Parliament’s quest to have Charterhouse reopened will most likely face an obstacle in the law that requires the minister to issues all banking licences solely on the advise of the Central Bank of Kenya. Under the Act establishing it, the bank cannot be directed by any external force in the execution of its mandate.

Trading licence

This effectively means that parliament cannot direct CBK on the type of advise it must offer Treasury for Charterhouse to get a new trading licence.

Parliament’s decision last month to pass the report of the Finance, Trade and Planning Committee chaired by Nambale MP Chris Okemo recommending the reopening of the bank – far from bringing the Charterhouse Bank controversy to a close – appears to have only opened a new chapter in the saga this time in the form of a face-off between the executive and legislative arms of government.

In recent weeks as the committee interrogated the various State agencies known to have been involved in the decision to close Charterhouse, MPs have walked through a narrow corridor of law with the absence of an anti-money laundering legislation in Kenya at the time of the bank’s closure as their main point of argument.

They have argued that the law does not provide for a bank to be closed on the basis of suspect activities by its clients.

Owners of the bank have also relied on the fact that banking laws do not consider suspicion of involvement in money laundering as enough grounds to close a financial institution.

This argument is supported by the fact that American and European authorities have in recent months launched investigations into two major financial institutions for suspected money laundering but the banks have remained open and in business despite the large amounts of money involved.

HSBC Holdings, the London-based financial services behemoth, announced in August that its US division was under investigation for possible violations of anti-money laundering and bank secrecy rules.

Charterhouse operatives have argued that the fact that US authorities have not found it fitting to close the bank despite its having been served with grand jury subpoenas from the US Attorney General’s office, the office of the Controller of the Currency and the Federal Reserve Bank of Chicago makes the US ambassador Michael Ranneberger’s quest to keep their bank closed ring hollow.

In Europe, Italian authorities have launched investigations into the activities of Vatican bank’s top two officials for suspected money laundering – a move that has seen the police freeze 23 million euros ($30.21 million) of the bank’s funds.

Ettore Gotti Tedeschi, the president of the Vatican Bank – officially known as the Institute of Religious Works (IOR) and director-general Paolo Cipriani are under investigations for alleged violations of European Union money-laundering rules.

Italian police acted against the bank after it bumped on to two suspect transfers from an IOR account in an Italian bank to a German and another Italian bank – but there has been no suggestion that closure of the bank is among the many options on the table for crime busters dealing with the matter.

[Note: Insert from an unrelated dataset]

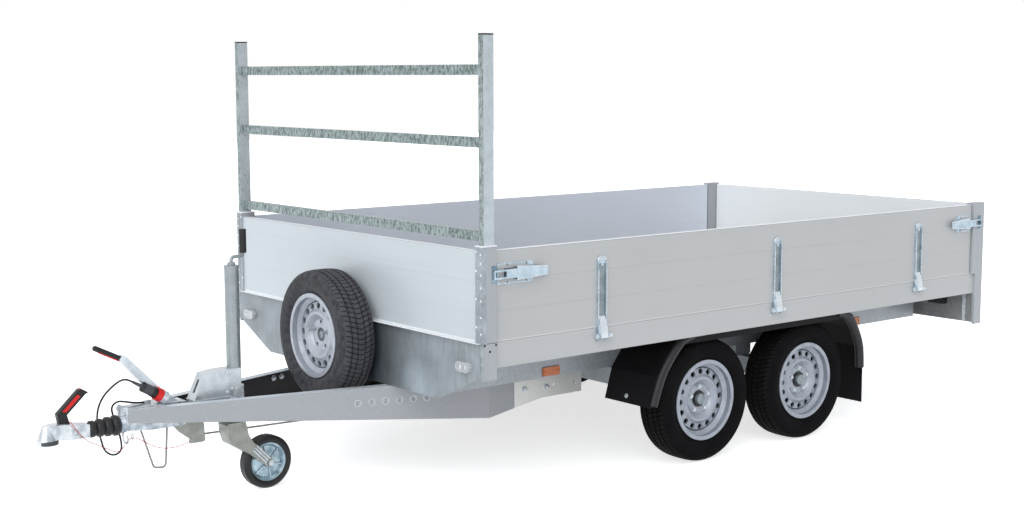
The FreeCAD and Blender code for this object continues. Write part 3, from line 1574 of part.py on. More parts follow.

It is however believed that Mr Kenyatta’s demeanour when he appeared before the Okemo committee was a well calculated move hinged on the fact that neither Treasury nor the CBK had a strong legal position to back up the decision they made five years ago to shut down Charterhouse – the glaring signs of suspect dealings notwithstanding.

It was a tactical retreat that the MPs appear to have misread and misinterpreted as surrender to their quest to have Charterhouse reopened.

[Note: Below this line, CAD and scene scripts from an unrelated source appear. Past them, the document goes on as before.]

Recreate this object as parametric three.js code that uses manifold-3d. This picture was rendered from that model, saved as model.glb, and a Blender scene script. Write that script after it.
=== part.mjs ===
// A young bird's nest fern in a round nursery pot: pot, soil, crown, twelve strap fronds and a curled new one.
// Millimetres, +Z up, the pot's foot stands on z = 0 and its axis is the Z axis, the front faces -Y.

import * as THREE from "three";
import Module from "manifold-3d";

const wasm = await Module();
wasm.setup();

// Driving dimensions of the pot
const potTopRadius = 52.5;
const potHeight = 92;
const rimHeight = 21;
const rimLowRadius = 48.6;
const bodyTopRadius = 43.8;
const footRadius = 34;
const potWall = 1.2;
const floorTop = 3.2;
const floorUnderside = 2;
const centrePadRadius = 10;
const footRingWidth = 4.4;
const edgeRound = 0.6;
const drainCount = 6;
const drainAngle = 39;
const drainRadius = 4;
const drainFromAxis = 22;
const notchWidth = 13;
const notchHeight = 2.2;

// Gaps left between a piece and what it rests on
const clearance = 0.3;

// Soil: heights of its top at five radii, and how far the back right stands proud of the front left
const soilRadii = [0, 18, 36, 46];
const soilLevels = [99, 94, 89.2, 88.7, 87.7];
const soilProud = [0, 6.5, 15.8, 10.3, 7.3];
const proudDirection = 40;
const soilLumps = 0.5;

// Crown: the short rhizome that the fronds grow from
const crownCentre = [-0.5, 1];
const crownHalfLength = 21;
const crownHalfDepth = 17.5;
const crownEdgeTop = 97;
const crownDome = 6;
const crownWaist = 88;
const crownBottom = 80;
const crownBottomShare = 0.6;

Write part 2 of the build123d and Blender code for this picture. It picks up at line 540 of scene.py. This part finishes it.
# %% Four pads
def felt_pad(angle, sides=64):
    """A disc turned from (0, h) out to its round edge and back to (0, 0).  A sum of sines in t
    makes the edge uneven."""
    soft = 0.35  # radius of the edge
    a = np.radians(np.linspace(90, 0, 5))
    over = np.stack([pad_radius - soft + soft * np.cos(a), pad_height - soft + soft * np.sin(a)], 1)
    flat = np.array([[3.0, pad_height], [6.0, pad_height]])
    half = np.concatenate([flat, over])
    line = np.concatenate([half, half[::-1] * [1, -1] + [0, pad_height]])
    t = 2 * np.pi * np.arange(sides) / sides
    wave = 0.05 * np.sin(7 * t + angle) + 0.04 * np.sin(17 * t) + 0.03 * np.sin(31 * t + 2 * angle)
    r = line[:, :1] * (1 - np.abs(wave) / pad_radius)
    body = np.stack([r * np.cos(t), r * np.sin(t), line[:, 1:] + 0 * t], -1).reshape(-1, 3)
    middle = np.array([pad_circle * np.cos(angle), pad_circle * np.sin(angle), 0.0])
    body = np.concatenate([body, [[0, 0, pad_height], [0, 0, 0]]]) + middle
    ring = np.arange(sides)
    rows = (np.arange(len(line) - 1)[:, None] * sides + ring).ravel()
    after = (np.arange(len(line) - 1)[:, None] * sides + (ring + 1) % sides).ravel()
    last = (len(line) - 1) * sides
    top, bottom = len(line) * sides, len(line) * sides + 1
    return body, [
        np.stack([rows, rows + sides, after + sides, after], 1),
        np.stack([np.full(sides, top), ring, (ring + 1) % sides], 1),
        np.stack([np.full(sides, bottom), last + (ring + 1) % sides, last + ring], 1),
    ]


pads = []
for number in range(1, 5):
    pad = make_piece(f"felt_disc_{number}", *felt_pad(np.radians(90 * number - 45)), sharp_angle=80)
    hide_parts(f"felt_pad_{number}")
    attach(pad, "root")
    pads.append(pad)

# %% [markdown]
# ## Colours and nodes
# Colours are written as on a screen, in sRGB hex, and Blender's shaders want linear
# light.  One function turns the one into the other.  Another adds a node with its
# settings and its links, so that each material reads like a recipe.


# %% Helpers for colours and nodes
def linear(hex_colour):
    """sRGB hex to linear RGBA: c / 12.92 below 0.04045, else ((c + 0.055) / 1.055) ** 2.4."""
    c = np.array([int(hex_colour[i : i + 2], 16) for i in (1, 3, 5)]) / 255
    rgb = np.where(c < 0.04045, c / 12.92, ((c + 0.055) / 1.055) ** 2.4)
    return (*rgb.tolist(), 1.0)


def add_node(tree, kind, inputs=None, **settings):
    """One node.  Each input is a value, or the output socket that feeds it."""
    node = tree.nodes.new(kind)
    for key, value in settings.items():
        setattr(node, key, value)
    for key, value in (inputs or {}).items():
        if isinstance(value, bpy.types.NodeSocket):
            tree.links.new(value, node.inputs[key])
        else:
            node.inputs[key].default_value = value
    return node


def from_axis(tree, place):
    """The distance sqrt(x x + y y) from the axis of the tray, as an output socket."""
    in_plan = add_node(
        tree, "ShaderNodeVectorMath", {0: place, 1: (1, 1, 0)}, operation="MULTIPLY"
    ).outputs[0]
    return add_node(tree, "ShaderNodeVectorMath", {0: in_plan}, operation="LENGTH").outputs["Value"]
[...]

Signs that the executive is preparing for a grand battle with parliament on Charterhouse became clear when six Cabinet ministers, including the vice president, who were in the house as Mr Okemo tabled his committee’s report for debate, walked out of the chamber leaving the back bench to pass it without executive participation.

Then there is also the very deep and active involvement of the United States of America in the matter through Ambassador Michael Ranneberger that rose to a crescendo last week with alleged imposition by the US government of travel bans on members of the Okemo committee over their handling of the Charterhouse affair.

Past audits

In strict legal terms, the Central Bank of Kenya or any other institution that participated in the 2005 closure of Charterhouse Bank had very little room to take on a hostile parliamentary committee, whose line of questioning had a running thread clearly in favour of reopening the bank.

Charterhouse was closed at a time when Kenya did not have an anti-money laundering law and could therefore not have been closed on that basis.

Other charges such as suspected tax-evasion activities of the bank’s customers though criminal do not constitute grounds for the closure of a commercial bank as provided for in the Banking Act.

But it has not been lost on keen observers that past audits have found Charterhouse in violation of a number of fiduciary obligations and related laws, including the know-your-customer rules that demand of banks to ascertain the identity of their customers by requiring them to file copies of personal identification documents and the nature of their business during the opening of bank accounts.

CBK inspections in the two years preceding the 2005 closure had also found that apart from failing the test of regulatory compliance, Charterhouse customers – with the help of bank staff – engaged in suspect transactions that pointed to possible use of the bank to commit economic crime – making the case for the Kenya Anti Corruption Commission’s involvement.

Former deputy Central Bank governor Jacinta Mwatela is on record as having once told parliament’s Finance, Planning and Trade committee that routine inspection had found Charterhouse in gross violation of the Banking Act.

These violations included lending to entities in which its directors had interest in excess of the 25 per cent limit that commercial banks are legally allowed to lend to a single borrower.

Beneficiaries of the said loans included Nakumatt Holdings — the company that runs Kenya’s top retail chain — and Triton Petroleum the oil firm that rattled the market with its ability to keep large amounts of petroleum products at the shared Kipevu storage tanks contrary to the operational formula that demands that the storage be proportional to each company’s marketshare.

Triton, collapsed three years later in December 2008 with Sh8 billion worth of fuel that the Kenya Pipeline Company held in trust for a group of local and foreign financiers.

CBK inspections had also found Charterhouse in breach of the regulations on insider lending.

Its directors including Sanjay Shah, Manoj Shah, Nitin Shah, Kamal Shah, Hamad and Mehraz Ehsani had advanced themselves loans worth Sh593 million without security and above the 20 per cent of core capital threshold set by the Banking Act.

Enough grounds

The bank’s provision for bad debts was also found to have been inadequate and its staff had regularly failed to obtain account opening documentation for some customers making their activities suspect.

Legal experts say that in both letter and spirit, these are enough grounds for the Central Bank to recommend to Treasury not to issue the bank with a trading licence – an action whose impact is the same us shutting it down.

This and the United States’ very open involvement in the affair are expected to keep the Charterhouse drama playing in the coming months – most likely in the courts – offering the possibility that the bank will remain closed much longer than its backers have imagined.